[HN Gopher] Lessons Learned from Two Years as a Data Scientist
       ___________________________________________________________________
        
       Lessons Learned from Two Years as a Data Scientist
        
       Author : jessedrain
       Score  : 88 points
       Date   : 2021-09-02 04:34 UTC (2 days ago)
        
 (HTM) web link (dawndrain.github.io)
 (TXT) w3m dump (dawndrain.github.io)
        
       | jupin wrote:
       | I love the tip about using the python debugger "pdb". This
       | reminds me of the similar Ansible debug feature (e.g. "debugger:
       | on_failed") which let's you jump into an in-flight playbook.
        
         | Zababa wrote:
         | I remember using OCaml a bit and it has a time-travelling
         | debugger. You launch the program with the debugger, it crashes
         | and then you can inspect the program as you wish. I was really
         | impressed by this.
        
       | throwaway98797 wrote:
       | Good stuff, excpet:
       | 
       | <<I've put a large chunk of my money in leveraged index funds and
       | etfs>>
       | 
       | This is dangerous advice if you go all in on this.
        
         | bt3 wrote:
         | SPXL also has an expense ratio over 1%, which will eat away at
         | earnings unless in the best of bull rushes (now).
        
           | chriak8292 wrote:
           | Leveraged EFTs outperform VTI/VOO (in terms of total return)
           | over 30-40 year investment horizons.
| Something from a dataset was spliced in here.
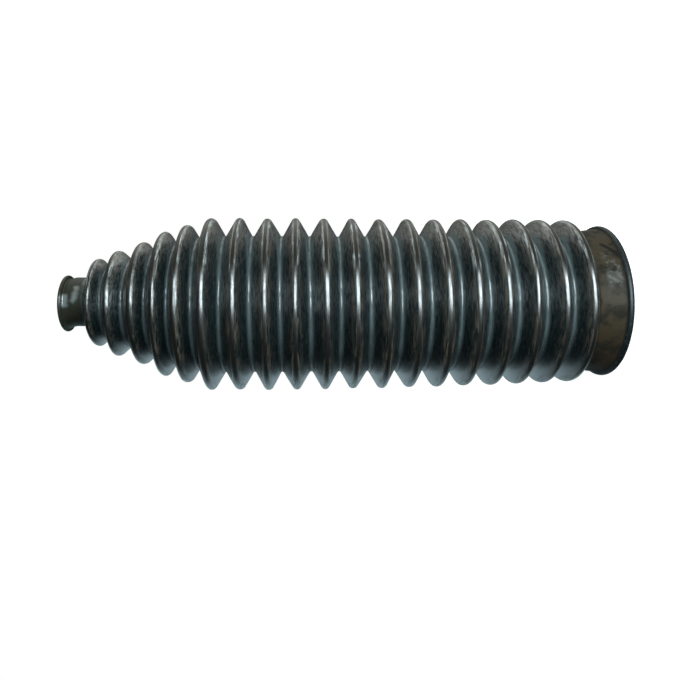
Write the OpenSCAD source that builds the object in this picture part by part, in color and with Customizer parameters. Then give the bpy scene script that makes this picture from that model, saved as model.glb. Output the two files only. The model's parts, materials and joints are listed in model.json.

Period.
           | 
           | Now, the risk (potential one-year downside) is not for
           | everyone.
        
             | throwaway98797 wrote:
             | A little bit of leverage as others have commented is fine.
             | 
             | The problem happens if there's 51% drop in 2x levered fund.
             | 
             | There's a reason the fund the article's OP is in started in
             | 2008 and not 40 years ago.
        
         | pja wrote:
         | I believe the available evidence suggests that over the long
         | term, a small amount of leverage increases returns. Obviously
         | it increases volatility as well, but if your time horizon is
         | long, you can cope with that.
         | 
         | You do not want to invest in ETFs that are themselves leveraged
         | & rebalance daily however, that's going to eat all your money
         | if you hold them for any length of time - those products are
         | designed to be held for short periods only.
        
       | mrfusion wrote:
       | Can you share a pic of your monitor in use? Sounds like a cool
       | idea.
        
       | joeman1000 wrote:
       | Am I reading this correctly?: you were hired at MS with only
       | cursory python knowledge? I'm very jealous and thinking more and
       | more about going into IT after I leave uni for engineering (not
       | software engineering). I know python well, along with a few other
       | things I've picked up over the years (emacs/elisp, vim/vimscript,
       | LaTeX formatting, JS, Common Lisp, APL, bash scripting,
       | mathematica and matlab etc.). Would this be enough to land a
       | position like yours? I am lacking in the AI area, but I can begin
       | that on my weekends.
        
         | joeman1000 wrote:
         | What's wrong with my comment? I'm just jealous of you IT guys..
        
       | lordgrenville wrote:
       | This feels like someone's private rough notes, but seeing as it's
       | on the front page I have one nit-pick:
       | 
       | > OS packages...which are installed with apt-get (linux) or
       | homebrew (mac)
       | 
       | (Home)brew isn't bundled with Mac, and also works on Linux. And
       | lots of Linux distros don't use apt.
        
       | Zababa wrote:
       | About Java vs Python, modern Java would be:
       | import java.util.ArrayList;         var cars = new
       | ArrayList<String>();
       | 
       | Python would be:                   cars: list[string] = []
       | 
       | The big difference seems to be that ArrayList is not a "default"
       | data structure in Java, but it is in Python. While I like the
       | Python example better, I'm not offended by the modern Java.
        
         | techzerd wrote:
         | The author goes full circle by introducing types in python.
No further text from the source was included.